→ EXERCISE DIRECTIONS:
Quote all of the data below exactly, please.

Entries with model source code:
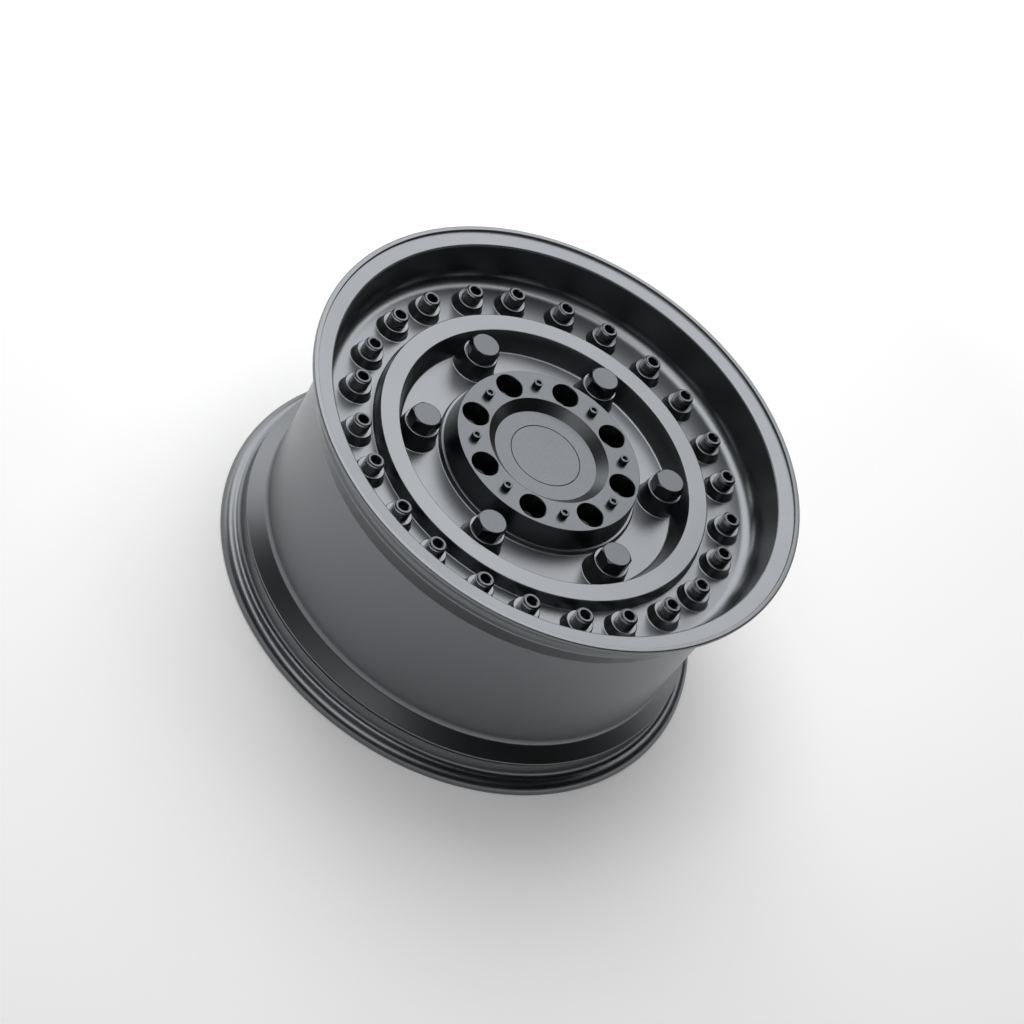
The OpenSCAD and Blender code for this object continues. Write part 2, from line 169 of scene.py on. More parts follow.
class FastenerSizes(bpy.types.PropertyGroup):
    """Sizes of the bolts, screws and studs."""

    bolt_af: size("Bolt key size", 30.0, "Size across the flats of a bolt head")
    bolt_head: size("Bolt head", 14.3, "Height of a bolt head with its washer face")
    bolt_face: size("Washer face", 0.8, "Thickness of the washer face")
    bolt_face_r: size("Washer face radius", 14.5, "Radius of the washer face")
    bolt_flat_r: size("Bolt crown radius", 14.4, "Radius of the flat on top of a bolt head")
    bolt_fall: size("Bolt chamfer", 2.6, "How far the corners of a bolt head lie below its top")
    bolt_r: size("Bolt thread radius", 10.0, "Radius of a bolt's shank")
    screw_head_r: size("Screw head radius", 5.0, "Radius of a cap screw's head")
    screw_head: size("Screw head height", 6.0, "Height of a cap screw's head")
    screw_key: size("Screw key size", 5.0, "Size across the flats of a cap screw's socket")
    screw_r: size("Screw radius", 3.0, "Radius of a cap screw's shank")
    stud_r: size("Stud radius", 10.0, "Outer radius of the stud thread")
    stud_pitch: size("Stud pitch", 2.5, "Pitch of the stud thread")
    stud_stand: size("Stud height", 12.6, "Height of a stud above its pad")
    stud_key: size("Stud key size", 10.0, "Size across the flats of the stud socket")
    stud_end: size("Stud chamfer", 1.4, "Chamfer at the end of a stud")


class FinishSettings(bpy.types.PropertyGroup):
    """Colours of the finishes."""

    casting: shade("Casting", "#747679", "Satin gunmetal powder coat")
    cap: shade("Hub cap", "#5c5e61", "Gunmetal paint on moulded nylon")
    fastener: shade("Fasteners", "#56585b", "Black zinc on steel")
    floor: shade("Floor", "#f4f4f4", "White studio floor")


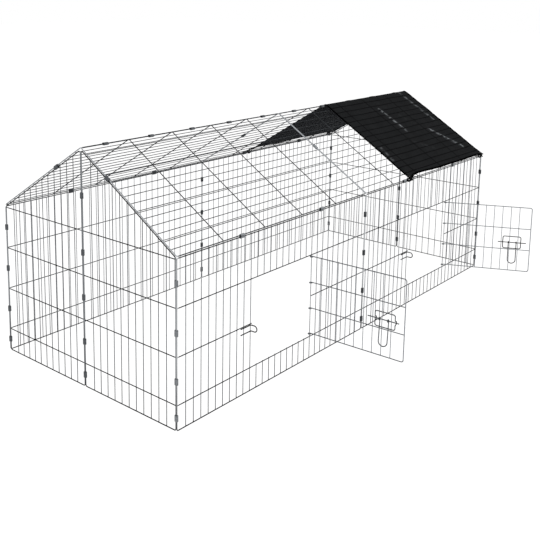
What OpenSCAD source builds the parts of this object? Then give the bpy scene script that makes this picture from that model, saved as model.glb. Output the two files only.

→ COMPLETE ANSWER:
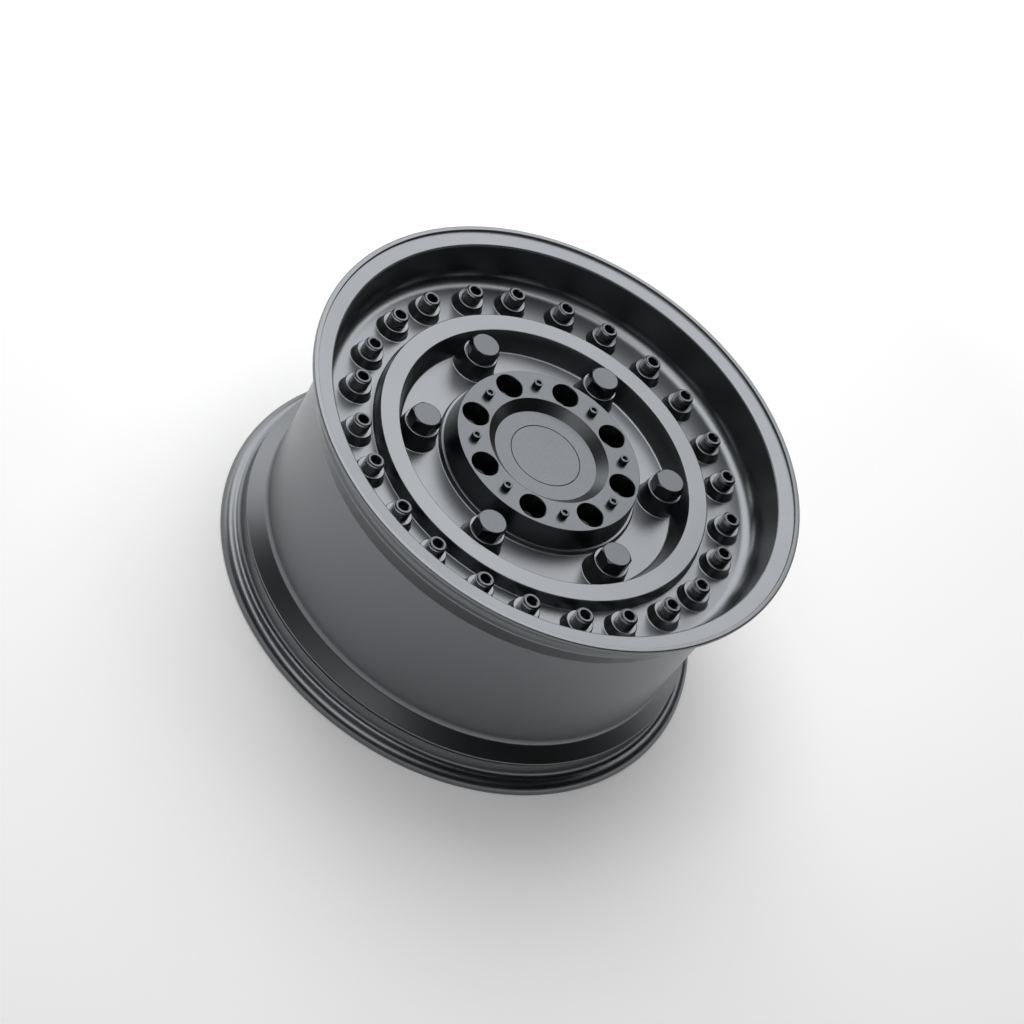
The OpenSCAD and Blender code for this object continues. Write part 2, from line 169 of scene.py on. More parts follow.
class FastenerSizes(bpy.types.PropertyGroup):
    """Sizes of the bolts, screws and studs."""

    bolt_af: size("Bolt key size", 30.0, "Size across the flats of a bolt head")
    bolt_head: size("Bolt head", 14.3, "Height of a bolt head with its washer face")
    bolt_face: size("Washer face", 0.8, "Thickness of the washer face")
    bolt_face_r: size("Washer face radius", 14.5, "Radius of the washer face")
    bolt_flat_r: size("Bolt crown radius", 14.4, "Radius of the flat on top of a bolt head")
    bolt_fall: size("Bolt chamfer", 2.6, "How far the corners of a bolt head lie below its top")
    bolt_r: size("Bolt thread radius", 10.0, "Radius of a bolt's shank")
    screw_head_r: size("Screw head radius", 5.0, "Radius of a cap screw's head")
    screw_head: size("Screw head height", 6.0, "Height of a cap screw's head")
    screw_key: size("Screw key size", 5.0, "Size across the flats of a cap screw's socket")
    screw_r: size("Screw radius", 3.0, "Radius of a cap screw's shank")
    stud_r: size("Stud radius", 10.0, "Outer radius of the stud thread")
    stud_pitch: size("Stud pitch", 2.5, "Pitch of the stud thread")
    stud_stand: size("Stud height", 12.6, "Height of a stud above its pad")
    stud_key: size("Stud key size", 10.0, "Size across the flats of the stud socket")
    stud_end: size("Stud chamfer", 1.4, "Chamfer at the end of a stud")


class FinishSettings(bpy.types.PropertyGroup):
    """Colours of the finishes."""

    casting: shade("Casting", "#747679", "Satin gunmetal powder coat")
    cap: shade("Hub cap", "#5c5e61", "Gunmetal paint on moulded nylon")
    fastener: shade("Fasteners", "#56585b", "Black zinc on steel")
    floor: shade("Floor", "#f4f4f4", "White studio floor")


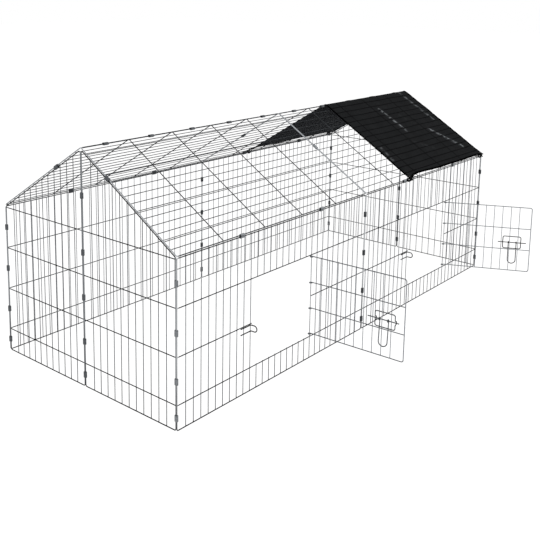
What OpenSCAD source builds the parts of this object? Then give the bpy scene script that makes this picture from that model, saved as model.glb. Output the two files only.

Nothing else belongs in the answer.